Visible from almost every part of the city, St. Vitus Cathedral sits within the walls of Prague Castle, the largest ancient castle in the world.
As a Britton and with the styles of castle that I'm used to back home, Prazsky Hrad didn't really have the feel of a castle. In a way, it's more like a palace. There has been a fortified settlement on the site since the 9th century and it was traditionally the official residence of the country’s rulers. Each ruler added to the building, which has led to it comprising a rather odd mixture of styles, including Gothic, Baroque, and Renaissance. It is a magnificent and imposing structure, however you may look at it.
On the hour, you can witness the changing of the guard at the front gates. This is most impressive at noon because there is music played by brass musicians and all the guards march down the street and into the courtyard where banners are exchanged. The views over the city from the road leading to the castle gates are excellent and there is usually some sort of musical ensemble playing to entertain the crowds waiting to see the changing of the guard. There are three different types of ticket available, with each allowing entry to different areas of the castle and cathedral. Ticket A allows access to pretty much everything and costs 220kc (£4.90/$7.30) or half that for concessions.
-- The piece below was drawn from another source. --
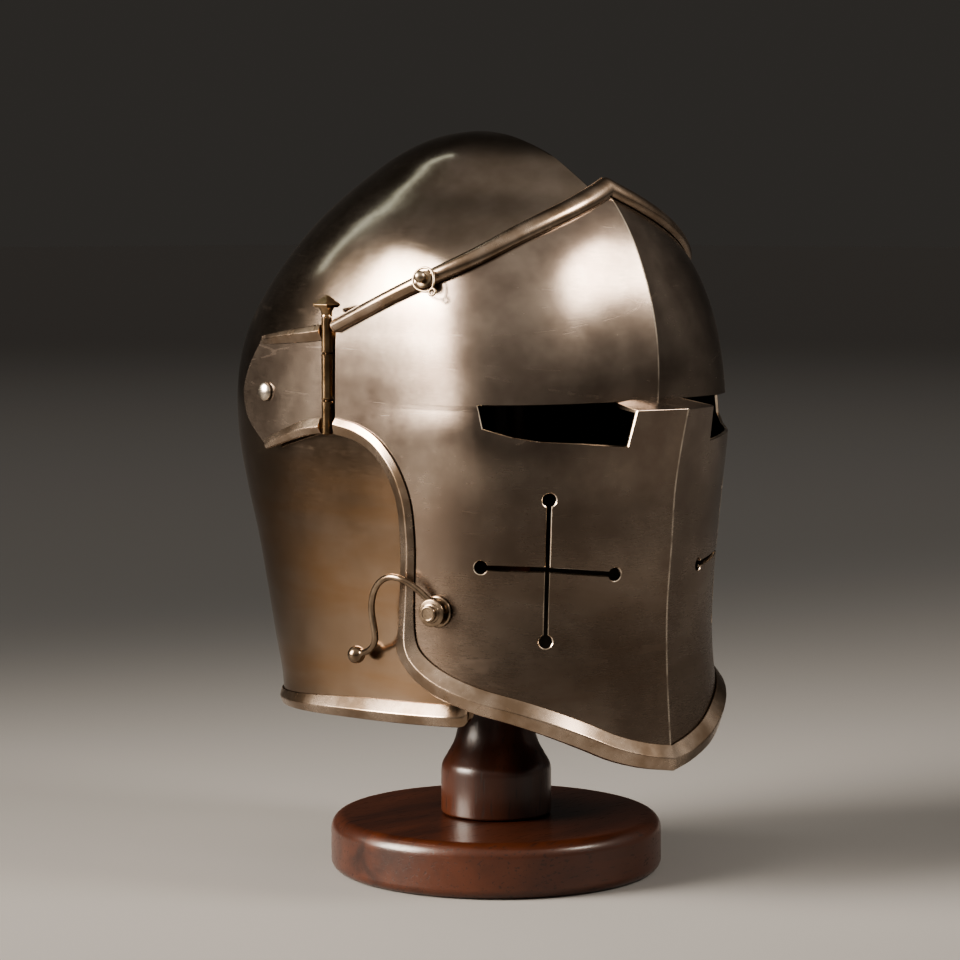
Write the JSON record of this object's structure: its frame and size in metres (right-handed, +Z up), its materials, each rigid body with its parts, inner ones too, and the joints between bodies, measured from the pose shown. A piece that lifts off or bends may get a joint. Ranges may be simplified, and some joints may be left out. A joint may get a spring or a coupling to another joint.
{
  "type": "visored barbute helmet on a turned wooden display stand",
  "caption": "Barbute with a keeled visor, level sights, cross-shaped breaths, side pivots and pin hinges, held on a turned wooden display stand with a round base.",
  "frame": {"origin": "centre of the underside of the stand's base, on the table", "axes": "+Z up along the stand's post, -Y towards the front of the helmet, -X the wearer's right"},
  "size_m": [0.201, 0.2719, 0.3682],
  "materials": {
    "brushed_steel": "satin-brushed steel with a thin brown patina",
    "rim_steel": "brighter ridged edging, brushed along its length",
    "fitting_steel": "bright turned and forged fittings",
    "aged_brass": "dull aged brass",
    "varnished_wood": "dark red-brown varnish"
  },
  "bodies": {
    "helmet_and_stand": {"skull": "brushed_steel", "skull_rim": "rim_steel", "pivot_rivet_left": "fitting_steel", "pivot_rivet_right": "fitting_steel", "stand_base": "varnished_wood", "stand_post": "varnished_wood", "stand_rest": "varnished_wood"},
    "visor": {"visor": "brushed_steel", "visor_top_rim": "rim_steel", "visor_lower_rim": "rim_steel", "spool": "fitting_steel", "peg": "fitting_steel", "peg_ring": "fitting_steel", "arm_left": "brushed_steel", "arm_top_rim_left": "rim_steel", "arm_lower_rim_left": "rim_steel", "knuckle_top_left": "aged_brass", "knuckle_middle_left": "aged_brass", "knuckle_bottom_left": "aged_brass", "arm_right": "brushed_steel", "arm_top_rim_right": "rim_steel", "arm_lower_rim_right": "rim_steel", "knuckle_top_right": "aged_brass", "knuckle_middle_right": "aged_brass", "knuckle_bottom_right": "aged_brass"},
    "hook": {"s_hook": "fitting_steel"},
    "pin_left": {"hinge_pin_left": "aged_brass"},
    "pin_right": {"hinge_pin_right": "aged_brass"}
  },
  "joints": [
    {"name": "visor_lift", "type": "hinge", "parent": "helmet_and_stand", "child": "visor", "pos_m": [0, 0.068, 0.24], "axis": [-1, 0, 0], "range_deg": [0, 60]},
    {"name": "hook_swivel", "type": "hinge", "parent": "visor", "child": "hook", "pos_m": [-0.08787, -0.04701, 0.141], "axis": [-0.9662, -0.257, -0.018], "range_deg": [-38, 20]},
    {"name": "pin_draw_left", "type": "slide", "parent": "visor", "child": "pin_left", "axis": [0, 0, 1], "range_m": [0, 0.062]},
    {"name": "pin_draw_right", "type": "slide", "parent": "visor", "child": "pin_right", "axis": [0, 0, 1], "range_m": [0, 0.062]}
  ]
}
The most obvious of the castle’s attractions is St. Vitus Cathedral. It's possible to climb the Great Tower, but I have to say that I didn't find this a very enjoyable experience. The dark staircase is very narrow and claustrophobic and the views from the top are no better than those from other viewpoints in the city. However, the cathedral is very impressive and the colourful stained glass windows are beautiful. Take about half a day to enjoy the cathedral and the different areas of the castle such as The Old Palace, St. George Square, the Basilica of St. George, Golden Lane, the Powder Tower, and the Royal Garden.
One way to reach the castle from other areas of the city and make use of public transport is to take the metro to Malostranska and then take tram 22, 23 or 57 to Malostranske namesti. The walk along Nerudova to the castle is nice (although fairly steep) and takes you past many embassies, Czech pubs and restaurants, and interesting shops.